_TO DO:_
Output the entries verbatim, including every line.

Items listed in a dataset
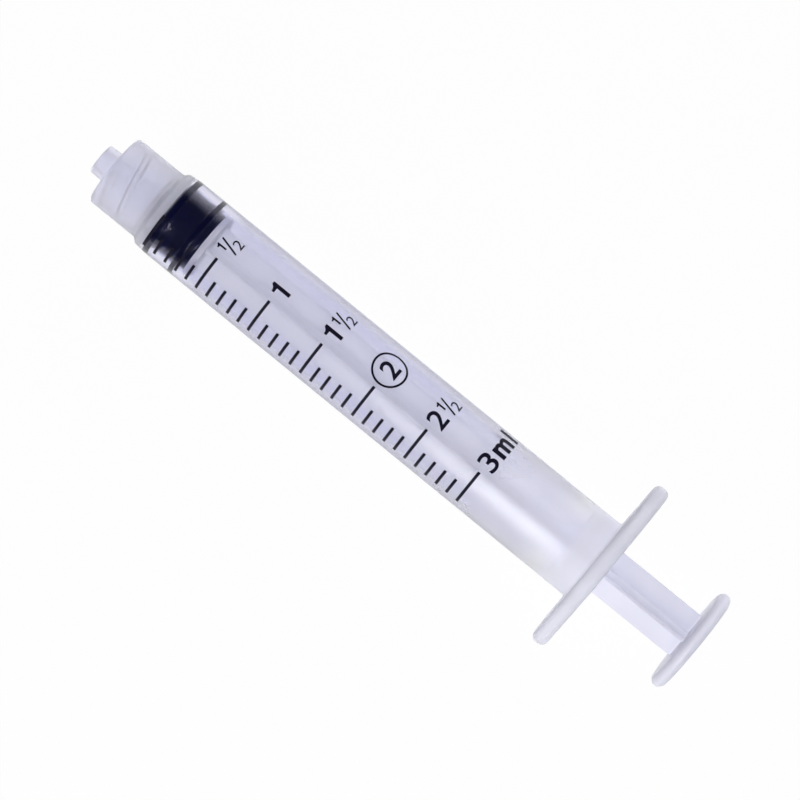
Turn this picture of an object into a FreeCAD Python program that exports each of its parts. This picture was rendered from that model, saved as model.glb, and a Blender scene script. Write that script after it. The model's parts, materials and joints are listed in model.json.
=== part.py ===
import FreeCAD, Part
import math
import os

from FreeCAD import Rotation, Vector

# Luer lock syringe of 3 ml with its plunger pushed home, lying on a table.
# Lengths are in millimetres and angles in degrees.
# Each piece is first made about the X axis: the zero line of the scale is at x = 0,
# the nozzle points to -X, the thumb press to +X, and the printed scale looks up to +Z.
# At the end the whole syringe is laid down on its flange and its shoulder.

# Capacity, bore and wall of the barrel. The length of the scale follows from the
# capacity and the bore, so it isn't a size of its own.
capacity_ml = 3.0
bore_dia = 8.96
barrel_wall = 0.895
tube_past_full_mark = 17.0
bore_mouth_chamfer = 0.3

# End wall inside the barrel: a shallow cone that ends in a small pit at the channel
bore_end_gap = 0.3
cone_depth = 0.85
pit_mouth_dia = 3.8
pit_floor_dia = 2.7
pit_depth = 0.95
end_wall = 1.0

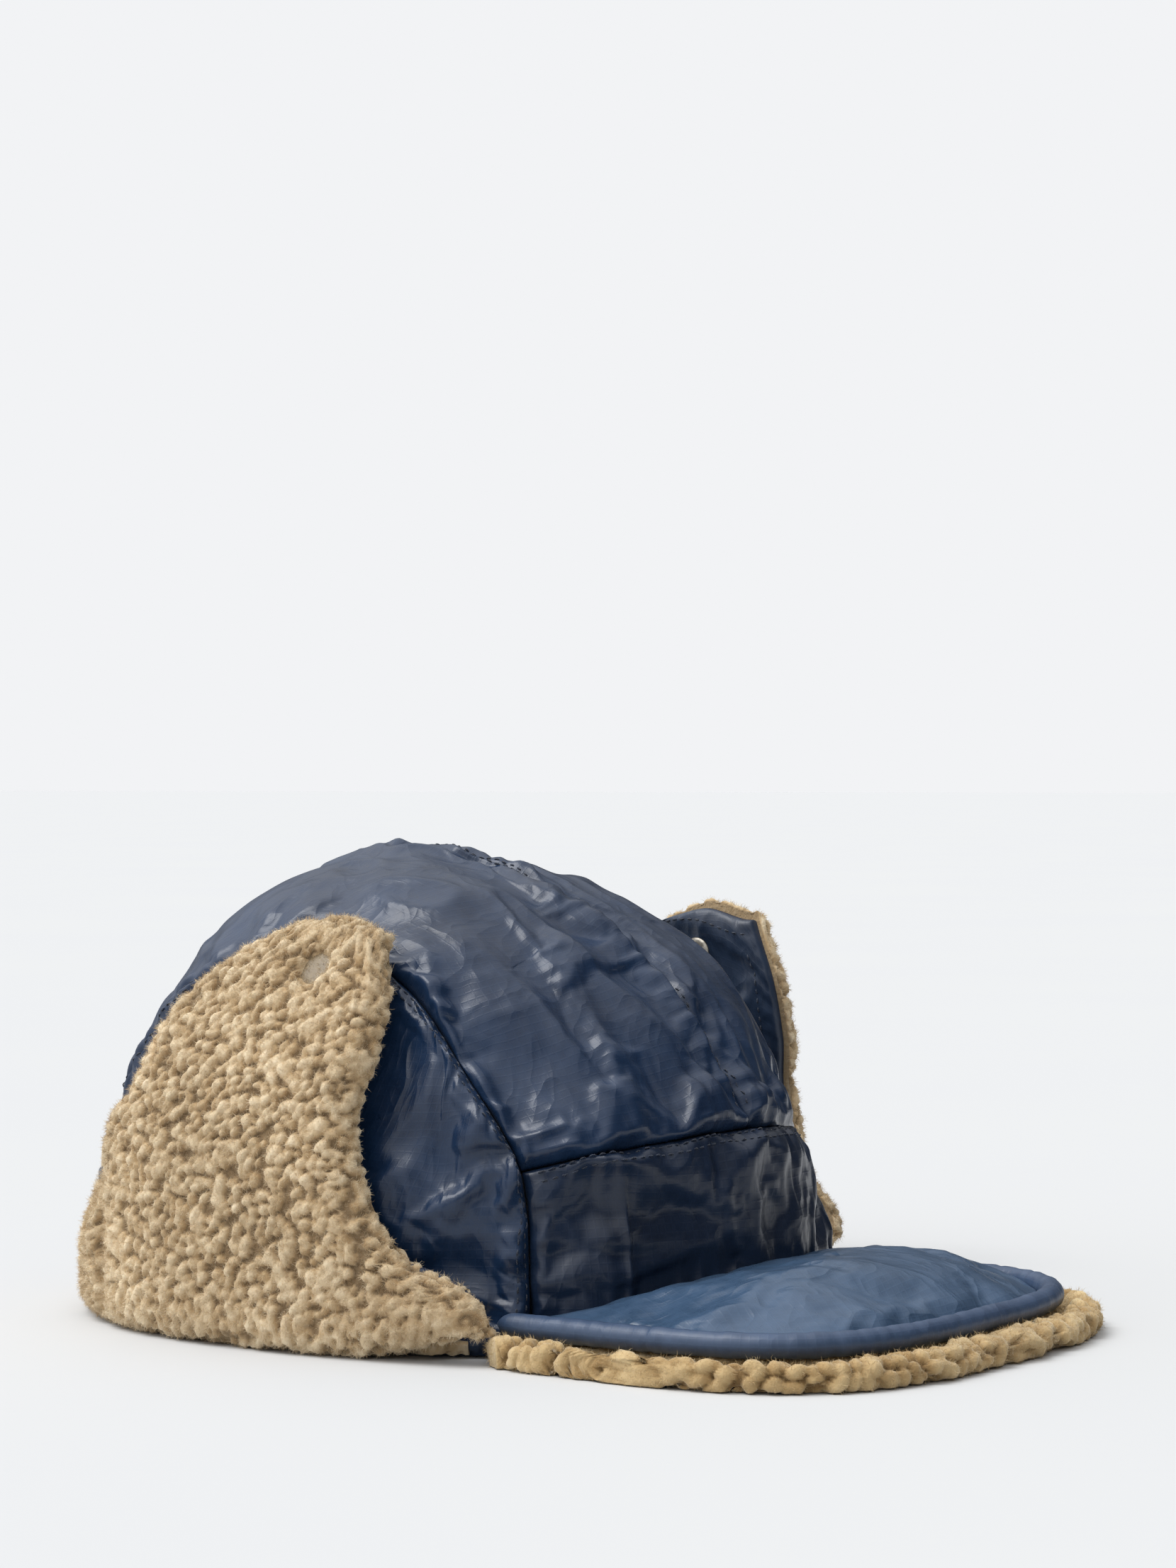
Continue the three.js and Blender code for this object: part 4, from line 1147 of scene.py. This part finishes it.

_RESPONSE BELOW:_
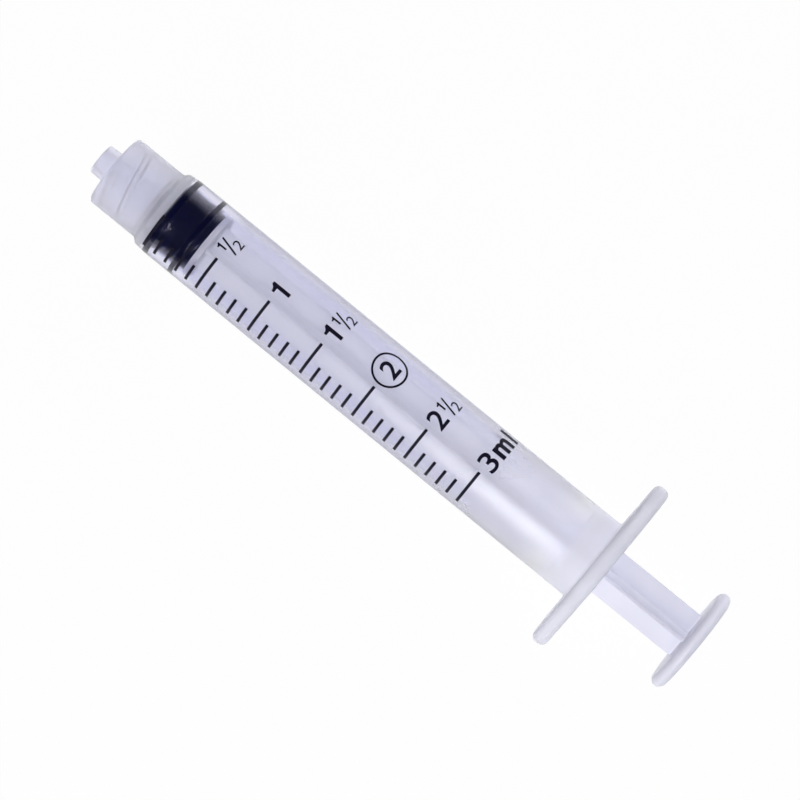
Turn this picture of an object into a FreeCAD Python program that exports each of its parts. This picture was rendered from that model, saved as model.glb, and a Blender scene script. Write that script after it. The model's parts, materials and joints are listed in model.json.
=== part.py ===
import FreeCAD, Part
import math
import os

from FreeCAD import Rotation, Vector

# Luer lock syringe of 3 ml with its plunger pushed home, lying on a table.
# Lengths are in millimetres and angles in degrees.
# Each piece is first made about the X axis: the zero line of the scale is at x = 0,
# the nozzle points to -X, the thumb press to +X, and the printed scale looks up to +Z.
# At the end the whole syringe is laid down on its flange and its shoulder.

# Capacity, bore and wall of the barrel. The length of the scale follows from the
# capacity and the bore, so it isn't a size of its own.
capacity_ml = 3.0
bore_dia = 8.96
barrel_wall = 0.895
tube_past_full_mark = 17.0
bore_mouth_chamfer = 0.3

# End wall inside the barrel: a shallow cone that ends in a small pit at the channel
bore_end_gap = 0.3
cone_depth = 0.85
pit_mouth_dia = 3.8
pit_floor_dia = 2.7
pit_depth = 0.95
end_wall = 1.0

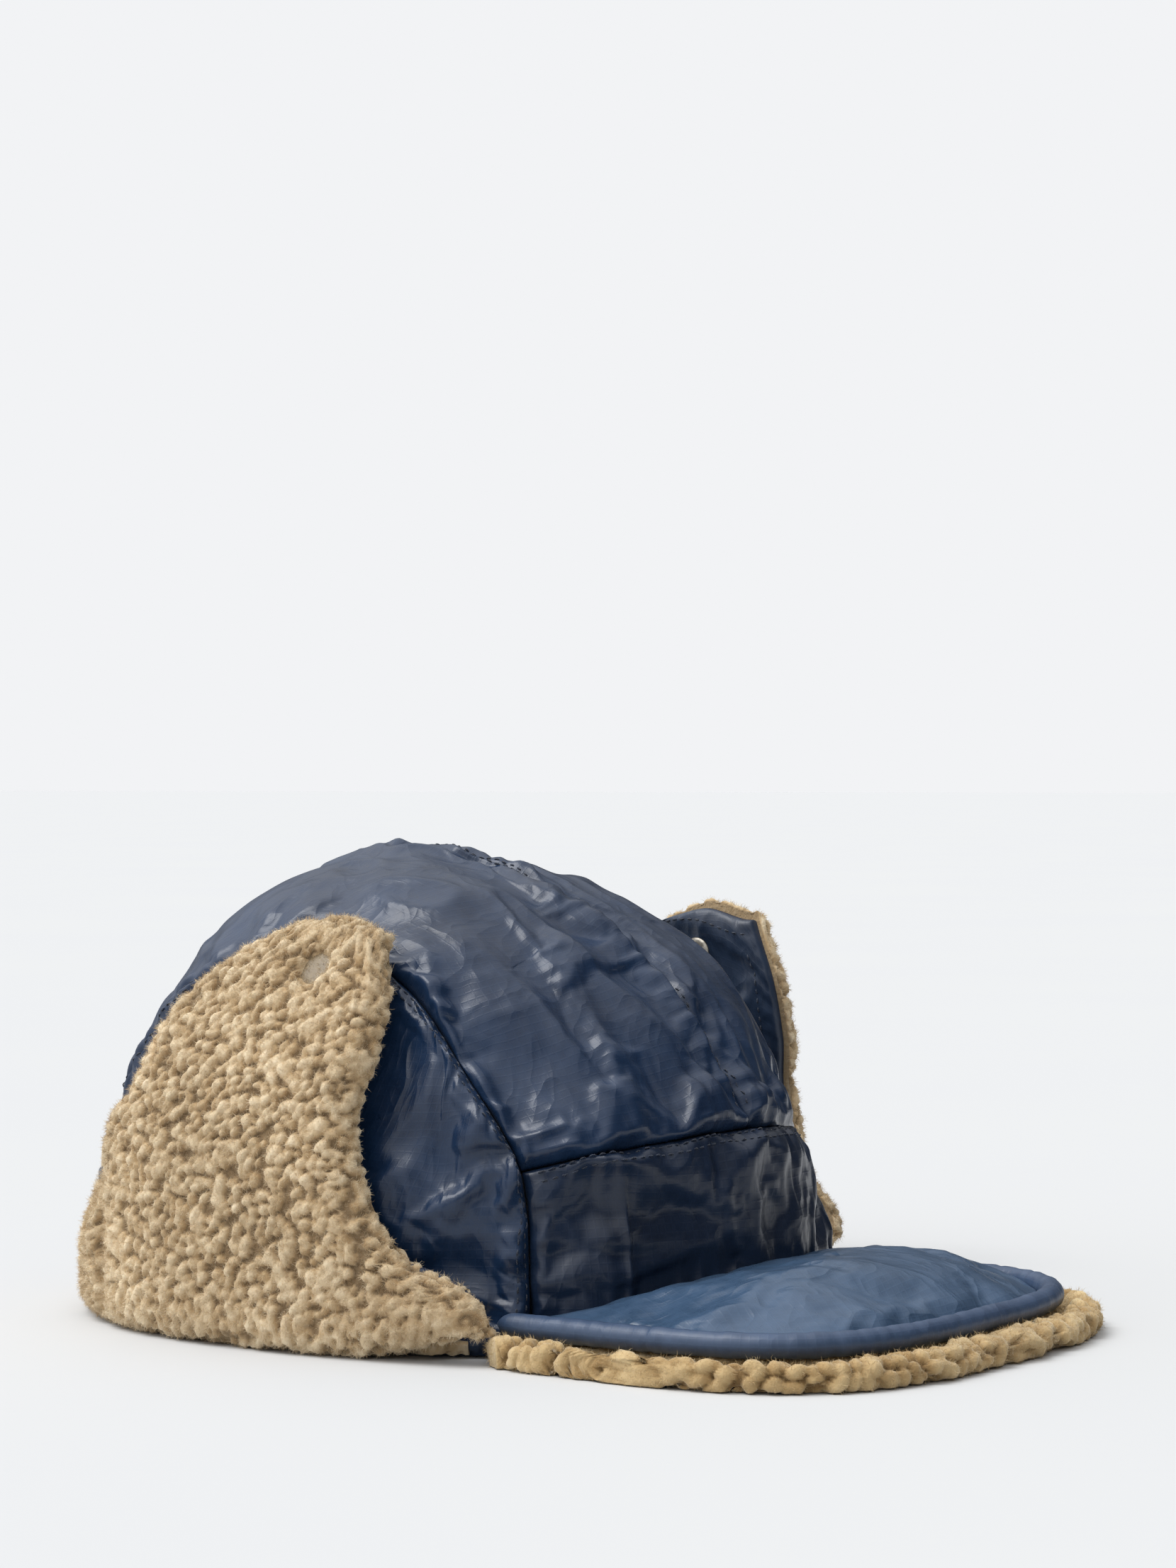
Continue the three.js and Blender code for this object: part 4, from line 1147 of scene.py. This part finishes it.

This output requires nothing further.